Lynibis I can see where you are coming from if he has been winding people up, I had only caught glimpses on some chats and not the full extent, no need to apologise, it takes a lot more to offend me x
Turn the electricity off! But if they were away on holiday that would not be a mild inconvenience so would only do if they were home within a few hours. Well, heck, I wouldn't do it any which way as I wouldn't burgle someone's home in the first place.
Put tissues in the pockets of the clothes and put them in the washing machine. Relocate everything in the kitchen.
Yes you can still ring the talking clock in America, but it's a waste of money, the time it gives you is at least five hours slow,
Freeze all their utensils in blocks of ice individually. Hide all the batteries in the house including the ones already in things. Put cling film over their toilets
I'd flood the bathroom and the whole house ( If possible ) and just make it a massive incovenience for them
Put some prawns around the home and then when they start stinking I will sitting back and laughing my head off and the other thing I would do order everything from taxis to pizzas to come to the home .
I read some years ago that someone had put prawns into a brass curtain rail, the occupier of the house couldn't find the source of the smell and after months of trying gave up and moved house. He took the curtain rail with him
No need to break in, just hack their router, change the wifi password and switch it off and back on again randomly
Add multiple random events to their family calendar in the kitchen using various pens around
This is not malicious or involve burglary but some years ago a group of customers decided to prank the landlord of a pub, individually they took a few glasses home every night for several months, he never suspected anything there is always "natural wastage" then they all returned the glasses on the same night (100s of them) just leaving them on the tables, it helped that there was an outside drink area, the landlord had nowhere to put all the glasses when all the glasses had been collected, he was totally freaked out and I don't think to this day he knows what happened.

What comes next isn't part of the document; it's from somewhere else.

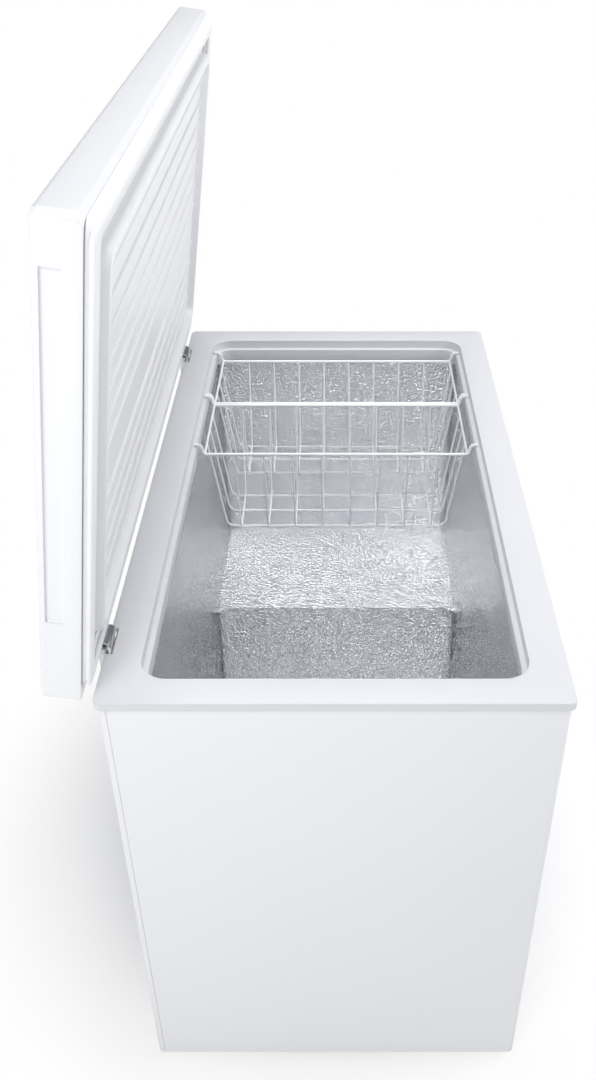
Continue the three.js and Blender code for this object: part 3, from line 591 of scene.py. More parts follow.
# %% Wires
def wire(name, points, radius, bend=0, resolution=3):
    """Round wire through points, with its corners bent to a radius."""
    piece = begin(name)
    bpy.ops.mesh.primitive_plane_add(size=1, location=(0, 0, 0))
    bpy.ops.mesh.merge(type="CENTER")
    bpy.ops.transform.translate(value=points[0])
    for here, there in zip(points, points[1:]):
        bpy.ops.mesh.extrude_region_move(TRANSFORM_OT_translate={"value": Vector(there) - Vector(here)})
    if bend:
        pick_points(lambda point: len(point.link_edges) == 2)
        bpy.ops.mesh.bevel(affect="VERTICES", offset=bend, segments=6, profile=0.5)
    bpy.ops.object.mode_set(mode="OBJECT")
    bpy.ops.object.convert(target="CURVE")
    curve = bpy.context.object
    curve.data.bevel_depth = radius
    curve.data.bevel_resolution = resolution
    curve.data.use_fill_caps = True
    bpy.ops.object.convert(target="MESH")
    piece = bpy.context.object
    piece.name = name
    piece.data.name = name
    bpy.ops.object.mode_set(mode="EDIT")
    bpy.ops.mesh.select_all(action="SELECT")
    return done(piece)


# %% The open lid and the collar's rings
def turned(piece):
    """Swings a piece that was drawn with the lid shut up to the open lid's place."""
    swing = Matrix.Translation(AXIS) @ Matrix.Rotation(-OPEN, 4, "X") @ Matrix.Translation(-AXIS)
    piece.data.transform(swing)
    return piece


def ring_x(inset):
    """Left and right of the collar, stepped in; inside the walls, the ends are a little thinner."""
    wide = REACH_X - inset + (THINNER if inset > 24 * MM else 0)
    return (-wide, wide)


def ring_y(inset):
    """Front and back of the collar, stepped in."""
    return (MID - REACH_Y + inset, MID + REACH_Y - inset)


# %% [markdown]
# ## Cabinet sheets
# The front and both ends are one sheet folded round two corners; the back is a second sheet that
# turns the rear corners and is screwed over it. Each starts as the same rounded box without a top or
# bottom, loses the part that the other sheet covers, and is given its thickness inwards.

# %% Folded sheets
SHEET = 1 * MM
wrap_low, wrap_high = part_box("cabinet_wrap")
back_low, back_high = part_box("back_panel")


def folded_sheet(name, keep):
    sides_x = (wrap_low.x, wrap_high.x)
    sides_y = (wrap_low.y, back_high.y)
    levels = [(sides_x, sides_y, z, 8 * MM) for z in (wrap_low.z, wrap_high.z)]
    piece = stack(name, levels, caps=(False, False))
    bpy.ops.object.mode_set(mode="EDIT")
    seam = wrap_high.y if keep == "front" else back_low.y
    bpy.ops.mesh.select_all(action="SELECT")
    bpy.ops.mesh.bisect(plane_co=(0, seam, 0), plane_no=(0, 1, 0), clear_outer=keep == "front",
                        clear_inner=keep == "back")
    done(piece, faces_out=False)
    return modify(piece, "SOLIDIFY", thickness=SHEET, offset=-1)


# %% Wrapper and its openings
grille_low, grille_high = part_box("side_grille")
panel_low, panel_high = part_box("control_panel")
socket_low, socket_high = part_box("drain_socket")
wrap = folded_sheet("cabinet_wrap_sheet", "front")
EDGE = 12 * MM
cut(wrap, bar("opening", (wrap_high.x - 0.005, grille_low.y + EDGE, grille_low.z + EDGE),
              (wrap_high.x + 0.005, grille_high.y - EDGE, grille_high.z - EDGE)))
cut(wrap, bar("opening", (panel_low.x + 8 * MM, wrap_low.y - 0.005, panel_low.z + 8 * MM),
              (panel_high.x - 8 * MM, wrap_low.y + 0.005, panel_high.z - 8 * MM)))
DRAIN_X = (socket_low.x + socket_high.x) / 2
DRAIN_Z = (socket_low.z + socket_high.z) / 2
cut(wrap, rod("opening", 11 * MM, (DRAIN_X, wrap_low.y - 0.005, DRAIN_Z), 0.01, "y"))
soften(wrap, 0.25 * MM, 2)
settle(wrap, PAINT, "cabinet", "cabinet_wrap", slot="painted_steel")
print("wrap faces", len(wrap.data.polygons))

# %% [markdown]
# ## Back sheet
# Thin sheet this wide would drum, so two long shallow grooves are pressed into it. Each is cut with a
# long block whose ends are round and whose edges are soft, which leaves the groove with both.

# %% Back sheet with pressed grooves
back = folded_sheet("back_panel_sheet", "back")
PRESSED_HALF, PRESSED_DEEP, PRESSED_WIDE = 0.40, 0.75 * MM, 22 * MM
for height in (0.22, 0.46):
    low = (-PRESSED_HALF, back_high.y - PRESSED_DEEP, height - PRESSED_WIDE / 2)
    high = (PRESSED_HALF, back_high.y + 0.01, height + PRESSED_WIDE / 2)
    groove = rounded_bar("groove", low, high, "y", 10.5 * MM, 10)
    cut(back, soften(groove, 0.6 * MM, 3))
print("back faces", len(back.data.polygons))
gland_low, gland_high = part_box("cord_gland")
GLAND = ((gland_low.x + gland_high.x) / 2, back_high.y, (gland_low.z + gland_high.z) / 2)
cut(back, rod("opening", 11 * MM, (GLAND[0], back_high.y - 0.006, GLAND[2]), 0.012, "y"))
soften(back, 0.25 * MM, 2)
settle(back, PAINT, "cabinet", "back_panel", slot="painted_steel")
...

I was going to say switch their fridge freezer off, but I don’t think that’s mildly inconvenient now I’ve typed it lol, maybe take all the batteries out the remotes lol or eat all the good food in the house
Put two dead trout hidden in the house somewhere. They find the first one and think they have found the smell but no there is another hidden
Something that would upset me would change my toilet paper to the eco friendly thin stuff from Waitrose.
Strategically place rat or mouse droppings around the house and near their front & back doors. Then to top it off put the shed skin of a snake hanging out of the loft door. (I have a fear of both and appreciate it may cause more than a little inconvenience)
Someone I knew cut one button off each of her husband’s shirts when she found out he been unfaithful. I thought that was a good idea.
I would Get a life. Be the energy you wanna attract. Success is the best form of revenge. So crack on with your own.
I would hide the toilet paper, their washing up liquid, remove and hide all their light bulbs, phone chargers and remote controls.
As I hate it when we run out of stuff, a bulb goes or I can't find these.